Thursday, April 28, 2005

Carolina Moon, by Nora Roberts

Carolina Moon, isn't among my favourite Nora Roberts, but a comment (by Jorie, if I'm not mistaken) I read a couple of weeks ago in a message board, about one of the secondary characters, had me digging through my shelves and rereading it.

our heroine Tory Bodeen has returned to her hometown of Progress, South Carolina, to face the fearsome memories of her childhood friend Hope's death and rebuild her life in a town that once betrayed her.

Struggling to balance the disturbing recollections, Tory finds comfort in the arms of Hope's older brother, Cade Lavelle. Though she sets about developing relationships with old friends and establishing her own business, Tory's worst fears come true and her past catches up to her: Tory's unique role in Hope's death makes her not only the focus of the Lavelle family's hatred, but the next choice for Hope's killer, who is still at large.
It was an ok read, an atmospheric Southern Gothic romantic suspense, with a very nice secondary romance, which almost made up for a lukewarm main one. A B.

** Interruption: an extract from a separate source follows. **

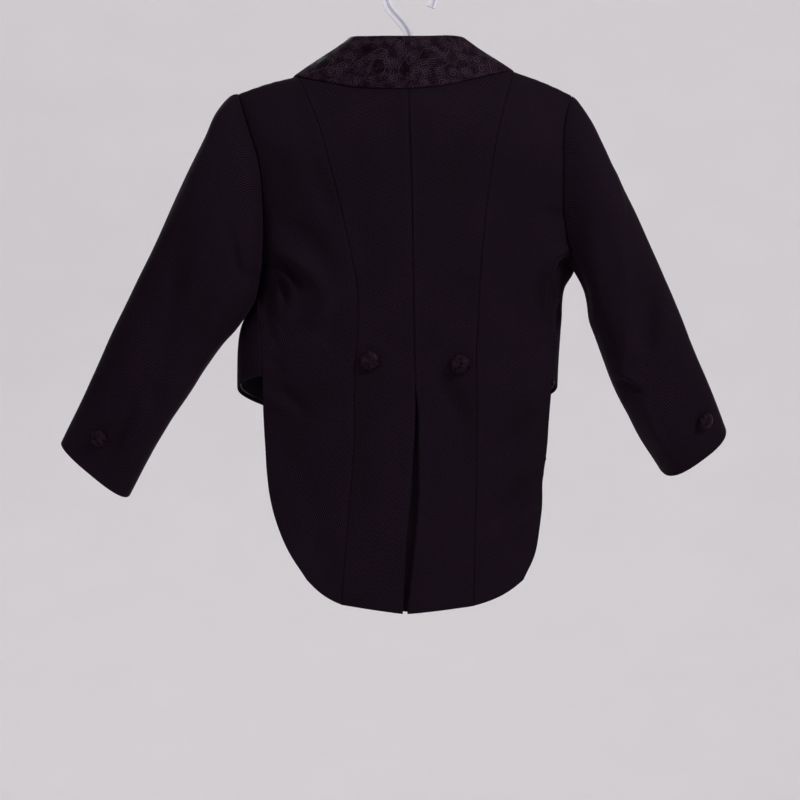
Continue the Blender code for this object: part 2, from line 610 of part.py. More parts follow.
def lapel_seam(row):
    """x and drop of the seam under a lapel's fold."""
    out, down = row.edge_x - row.roll_x, row.edge_drop - row.roll_drop
    share = min(LAPEL_TUCK / math.hypot(out, down), 0.5)
    return row.roll_x + share * out, row.roll_drop + share * down


def unit(vector):
    return vector / np.linalg.norm(vector)


def fold_section(seam, roll, fall, radius, out):
    """Both faces of the folded collar at one station, from its seam over the fold and down its fall."""
    top = -unit(unit(seam - roll) + unit(fall[-1] - roll))
    out = unit(out - (out @ top) * top)
    turns = np.radians([180, 135, 90, 45, 0])
    fold = [roll + radius * (math.cos(t) * out + math.sin(t) * top) for t in turns]
    line = np.array([seam, (seam + fold[0]) / 2, *fold, *fall])
    face = np.cross(np.gradient(line, axis=0), np.cross(out, top))
    face /= np.linalg.norm(face, axis=1, keepdims=True)
    return line + face * COLLAR_CLOTH / 2, line - face * COLLAR_CLOTH / 2


def back_place(x, drop, lift):
    """A point that lies that far above the back."""
    angle = angle_of(np.array(float(x)), np.array(float(drop)))
    return body_point(angle, float(drop)) + lift * body_normal(angle, float(drop))


def front_place(x, drop, lift, side):
    """A point that lies that far above the front."""
    angle = side * 180 - angle_of(np.array(side * x), np.array(float(drop)))
    return body_point(angle, float(drop)) + lift * body_normal(angle, float(drop))


def collar(side, name):
    """Half of the shawl collar: stand and fall behind the neck, lapel down the front."""
    sections = []
    for row in COLLAR_LEFT if side > 0 else COLLAR_RIGHT:
        roll = np.array([side * row.roll[0], row.roll[1], -row.roll[2]], float)
        seam = back_place(side * row.seam_x, neck_drop(row.seam_x, side) - 0.4, -CLOTH / 2)
        seam[2] += 1.4
        ridge = float(shoulder_drop(side * row.edge_x))
        edge = back_place(side * row.edge_x, max(row.edge_drop, ridge), COLLAR_LIFT)
        if row.seam_x == 0:
            seam[0] = roll[0] = edge[0] = side * SEAM_GAP / 2
        out = unit(edge - roll) - unit(seam - roll)
        start = roll + FOLD_RADIUS * unit(out)
        fall = [start + t * (edge - start) + 1.6 * math.sin(math.pi * t) * unit(out) for t in (0.25, 0.5, 0.75, 1)]
        sections.append(fold_section(seam, roll, fall, FOLD_RADIUS, out))
    for row in LAPELS:
        edge_x, edge_drop = (row.edge_x, row.edge_drop) if side > 0 else (row.right_x, row.right_drop)
        seam_x, seam_drop = lapel_seam(row)
        seam = front_place(seam_x, seam_drop, -CLOTH / 2, side)
        roll = front_place(row.roll_x, row.roll_drop, row.lift, side)
        out = front_place(row.roll_x, row.roll_drop, row.lift + 1, side) - roll
        fall = []
        for t in (0.25, 0.5, 0.75, 1):
            x = row.roll_x + t * (edge_x - row.roll_x)
            drop = row.roll_drop + t * (edge_drop - row.roll_drop)
            lift = COLLAR_LIFT + (row.lift + row.radius - COLLAR_LIFT) * (1 - t) ** 2
            fall.append(front_place(x, drop, lift, side))
        sections.append(fold_section(seam, roll, fall, row.radius, out))
    outer, inner = (np.array([pair[face] for pair in sections]) for face in (0, 1))
    return wall_object(name, outer, inner, "jacquard")


def turned(name, profile, place, normal, finish):
    """A round piece turned about its normal: profile rows are a radius and a height above the place."""
    normal = normal / np.linalg.norm(normal)
    across = np.cross(normal, [0, 0, 1.0])
    across /= np.linalg.norm(across)
    third = np.cross(normal, across)
    rings = []
    for radius, height in profile:
        rings.append(
            [
                place + height * normal + radius * (math.cos(t) * across + math.sin(t) * third)
                for t in np.linspace(0, 2 * math.pi, BUTTON_STEPS, endpoint=False)
            ]
        )
    points = [p for ring in rings for p in ring]
    faces = [tuple(range(BUTTON_STEPS)), tuple(range(len(points) - BUTTON_STEPS, len(points)))]
    for r in range(len(rings) - 1):
        for c in range(BUTTON_STEPS):
            a, b = r * BUTTON_STEPS + c, r * BUTTON_STEPS + (c + 1) % BUTTON_STEPS
            faces.append((a, b, b + BUTTON_STEPS, a + BUTTON_STEPS))
    return mesh_object(name, points, faces, finish)


def covered_button(name, place, normal, diameter):
    """A cloth-covered dome on a short shank."""
    r = diameter / 2
    profile = [(2.0, 0.4), (2.0, 1.7), (r * 0.86, 1.8), (r, 2.8), (r * 0.97, 4.0), (r * 0.82, 5.5)]
    profile += [(r * 0.55, 6.6), (r * 0.2, 7.1)]
    return turned(name, profile, place, normal, "button")


def sleeve_place(sleeve_object, x, drop):
    """Where a line along -Y from behind meets a sleeve's outer face, and the face's normal there."""
    bpy.context.view_layer.update()
    start = (x * MM, 0.4, -drop * MM)
    found, place, normal, _ = sleeve_object.ray_cast(start, (0, -1, 0))
    if not found:
        raise ValueError(f"nothing of {sleeve_object.name} lies at {x}, {drop}")
    return np.array(place) / MM, np.array(normal)


def swept(name, path, width, depth, finish, taper=None):
    """A bar with a groove down each face, swept along a path in the plane of the coat."""
    path = np.array(path, float)
    ahead = np.gradient(path, axis=0)
    ahead /= np.linalg.norm(ahead, axis=1, keepdims=True)
    outline = [(-0.5, -0.5), (-0.2, -0.5), (-0.16, -0.22), (0.16, -0.22), (0.2, -0.5), (0.5, -0.5)]
    outline += [(-u, -v) for u, v in outline]
    points = []
    for i, (x, drop) in enumerate(path):
        size = 1.0 if taper is None else taper[i]
        for u, v in outline:
            across = u * width * size
            points.append((x - ahead[i, 1] * across, v * depth * size, -(drop + ahead[i, 0] * across)))
    count = len(outline)
    faces = [tuple(range(count)), tuple(range(len(points) - count, len(points)))]
    for r in range(len(path) - 1):
        for c in range(count):
            a, b = r * count + c, r * count + (c + 1) % count
            faces.append((a, b, b + count, a + count))
    return mesh_object(name, points, faces, finish)


def hanger(name):
    """One moulding: arms under the shoulders and a hook whose seat is at the origin."""
    reach = ARM_WIDTH / 2 + CLOTH + LAY_GAP
    arm_x = np.concatenate([np.linspace(124, 20, 8), [0], np.linspace(-20, -120, 8)])
    arm_drop = shoulder_drop(arm_x) + reach / math.cos(math.radians(18)) + 2.5 + 3 * (np.abs(arm_x) / 124) ** 3
    arm_drop = np.maximum(arm_drop, 77.5)
    taper = np.clip((126 - np.abs(arm_x)) / 8, 0.5, 1.0)
    arms = swept(name, np.stack([arm_x, arm_drop], axis=1), ARM_WIDTH, ARM_DEPTH, "hanger", taper)

    radius = HOOK_SEAT_RADIUS + HOOK_WIDTH / 2
    path = [(0, 76), (0, 66), (0, 56), (1.5, 49.5), (5.5, 42.5), (10.5, 36.8)]
    for turn in np.radians(np.arange(-45, 211, 17)):
        path.append((radius * math.cos(turn), HOOK_SEAT_RADIUS - radius * math.sin(turn)))
    hook = swept("hook_tool", path, HOOK_WIDTH, HOOK_DEPTH, "hanger")
    hook.hide_render = True
    hook.display_type = "WIRE"
    join = arms.modifiers.new("join_hook", "BOOLEAN")
    join.operation = "UNION"
    join.object = hook
    return arms


def build():
    clear_scene()
    for side, word in ((1, "left"), (-1, "right")):
        centre_back(side, f"back_centre_{word}")
        side_back(side, f"back_side_{word}")
        front(side, f"front_{word}")
        front_lining(side, f"front_lining_{word}")
        collar(side, f"shawl_collar_{word}")
    vent_facing("vent_facing")
    left_sleeve = sleeve(1, "sleeve_left")
    right_sleeve = sleeve(-1, "sleeve_right")
    for word, x, drop in (("left", 34.4, 334.6), ("right", -42.2, 337.4)):
        place = back_place(x, drop, 0)
        covered_button(f"waist_button_{word}", place, back_place(x, drop, 1) - place, WAIST_BUTTON)
    covered_button("cuff_button_left", *sleeve_place(left_sleeve, 269.0, 401.0), CUFF_BUTTON)
    covered_button("cuff_button_right", *sleeve_place(right_sleeve, -254.0, 385.0), CUFF_BUTTON)
    hanger("hanger")


build()
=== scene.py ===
import math
from collections import namedtuple

import bmesh
import bpy
import numpy as np
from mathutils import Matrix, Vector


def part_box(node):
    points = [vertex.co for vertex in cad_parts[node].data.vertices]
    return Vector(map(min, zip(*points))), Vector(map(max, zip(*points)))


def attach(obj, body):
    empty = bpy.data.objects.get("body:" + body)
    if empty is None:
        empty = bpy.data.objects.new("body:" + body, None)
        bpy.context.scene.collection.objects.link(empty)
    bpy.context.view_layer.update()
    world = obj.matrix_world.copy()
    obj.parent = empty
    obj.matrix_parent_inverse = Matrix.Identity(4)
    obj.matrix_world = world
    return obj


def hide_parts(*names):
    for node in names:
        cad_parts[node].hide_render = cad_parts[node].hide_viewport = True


# A child's evening tailcoat on a plastic hanger. Tables are in millimetres: x is across the coat, +x on the
# wearer's left, and a drop is a distance below the rail's seat inside the hook, which is the origin.

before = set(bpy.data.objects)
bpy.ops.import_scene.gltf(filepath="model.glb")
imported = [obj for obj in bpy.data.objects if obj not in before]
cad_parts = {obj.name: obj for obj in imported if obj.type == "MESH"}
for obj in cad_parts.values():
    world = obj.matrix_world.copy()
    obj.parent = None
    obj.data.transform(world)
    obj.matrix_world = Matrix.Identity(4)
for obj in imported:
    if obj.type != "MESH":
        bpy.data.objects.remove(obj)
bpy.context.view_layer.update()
print("frame loaded,", len(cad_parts), "nodes")

mm = 0.001

# the camera looks level at the back of the coat; target and distance are in metres
view = {"target": (0.0086, 0.025, -0.3684), "distance": 2.6, "lens": 136.05, "sensor": 36.0}

studio = {
    # name: place, size and power in watts of each soft box, all aimed at the middle of the coat
    "key": ((-1.75, 1.5, 1.15), 0.4, 50.0),
    "fill": ((1.9, 2.2, 0.1), 1.0, 20.0),
    "top": ((0.2, 0.30, 1.5), 0.7, 5.0),
    "front": ((0.9, -2.2, 0.8), 1.4, 62.0),
    "worldColour": "#f1eff2",
    "worldStrength": 0.34,
    "floorDrop": 1.02,
    "floorFront": 3.2,
    "floorBack": -1.2,  # where it starts to sweep up into the wall
    "sweepRadius": 0.8,
    "wallTop": 3.0,
    "halfWidth": 3.5,
    "floorColour": "#e9e6e8",
    "floorShade": "#e4e1e3",
}


def placeObject(name, data):
    made = bpy.data.objects.new(name, data)
    bpy.context.scene.collection.objects.link(made)
    return made


def placeCamera():
    data = bpy.data.cameras.new("camera")
    data.lens = view["lens"]
    data.sensor_width = view["sensor"]
    camera = placeObject("camera", data)
    x, y, z = view["target"]
    camera.location = (x, y + view["distance"], z)
    camera.rotation_euler = (math.radians(90), 0, math.radians(180))
    bpy.context.scene.camera = camera


def linear(colour):  # sRGB hex to the linear values that shaders take
    channels = [int(colour[i : i + 2], 16) / 255 for i in (1, 3, 5)]
    return tuple(c / 12.92 if c <= 0.04045 else ((c + 0.055) / 1.055) ** 2.4 for c in channels) + (1.0,)


def setInputs(tree, node, inputs):
    # each input is a value, a socket, or a sum: a tuple of a Math operation's name and its own inputs
    for key, value in inputs.items():
        if isinstance(value, tuple) and isinstance(value[0], str):
            terms = dict(enumerate(value[1:]))
            value = addNode(tree, "ShaderNodeMath", {"operation": value[0]}, terms).outputs[0]
        if isinstance(value, bpy.types.NodeSocket):
            tree.links.new(value, node.inputs[key])
        else:
            node.inputs[key].default_value = value


def addNode(tree, kind, settings=None, inputs=None):
    made = tree.nodes.new(kind)
    for name, value in (settings or {}).items():
        setattr(made, name, value)
    setInputs(tree, made, inputs or {})
    return made


def newMaterial(name):
    made = bpy.data.materials.new(name)
    made.use_nodes = True
    return made, made.node_tree, made.node_tree.nodes["Principled BSDF"]


def placeLights():
    target = np.array(view["target"])
    for name in ("key", "fill", "top", "front"):
        place, size, power = studio[name]
        data = bpy.data.lights.new(name, "AREA")
        data.size = size
        data.energy = power
        lamp = placeObject(name, data)
        lamp.location = place
        ahead = target - np.array(place)
        turn = math.atan2(ahead[1], ahead[0]) - math.pi / 2
        lift = math.atan2(ahead[2], math.hypot(ahead[0], ahead[1]))
        lamp.rotation_euler = (math.pi / 2 + lift, 0, turn)
    world = bpy.data.worlds.new("world")
    world.use_nodes = True
    background = world.node_tree.nodes["Background"]
    background.inputs["Color"].default_value = linear(studio["worldColour"])
    background.inputs["Strength"].default_value = studio["worldStrength"]
    bpy.context.scene.world = world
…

Many things about this reminded me of Linda Howard's After the Night. There's the small Southern town setting, the privileged hero and white trash heroine, who knew each other as children and stopped seeing each other when the heroines family moves from town after a traumatic event blamed on them (the hero's father supposedly running off with the heroine's mother in ATN, the hero's sister getting murdered, with his mother blaming Tory, in CM). There's the heroine who comes back to the town she has to have horrible memories of, for no good reason. There's the heros' mothers, who could have been the same woman.

The main difference is that while Carolina Moon lacks the white-hot sexual chemistry between the leads, which made After the Night such an absorbing read, it also lacked the mysoginistic attitude which made it a very, very guilty pleasure.

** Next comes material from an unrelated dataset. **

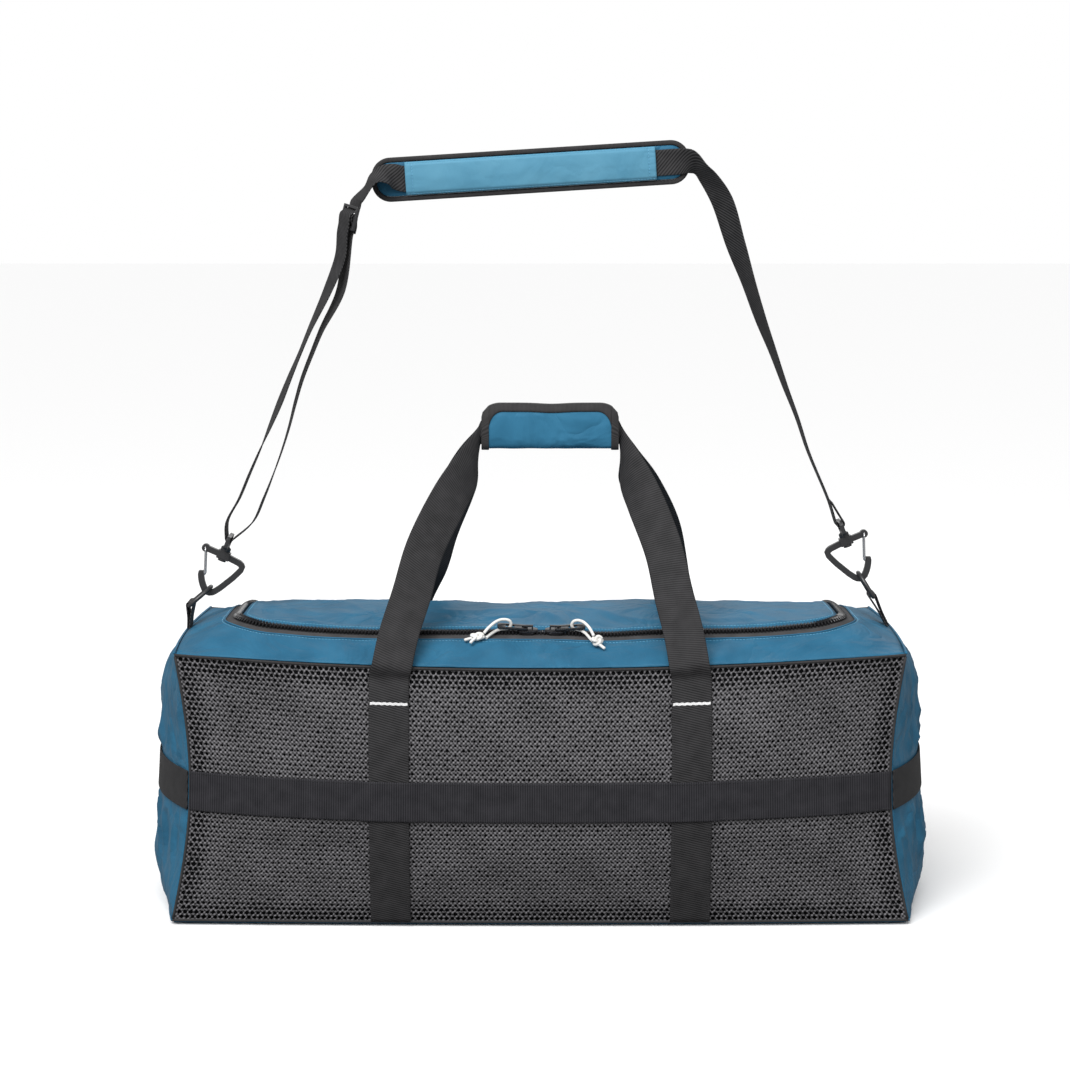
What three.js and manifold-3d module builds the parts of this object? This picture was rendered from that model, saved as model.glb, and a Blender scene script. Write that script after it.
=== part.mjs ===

I liked Cade and Tory very much. Cade was very, very beta, which I loved, an environmentalist and an all around nice guy, who falls for Tory immediately and patiently perseveres in his courtship, recognizing that she has been hurt in the past and has reason to be skittish. Their relationship was pleasant, if lacking in a bit of fire.

I liked the secondary relationship, between Cade's sister, Faith, and his best friend (and Tory's cousin) Wade, much, much better. I absolutely loved Faith. Bitchy, promiscuous, lively, selfish, but with a soft streak, she's just the type that tends to become one of the serial killers' victims in so many romance novels. The fact that she gets her very happy ending here is one of the reasons I worship Nora.

I have mixed feelings about the suspense subplot, especially its resolution. On one hand, it didn't feel particularly believable to me. On the other, though, it was truly horrifying and creepy, maybe so horrifying and creepy that I have trouble accepting its plausibility.

Whatever its techical flaws, this was an interesting read.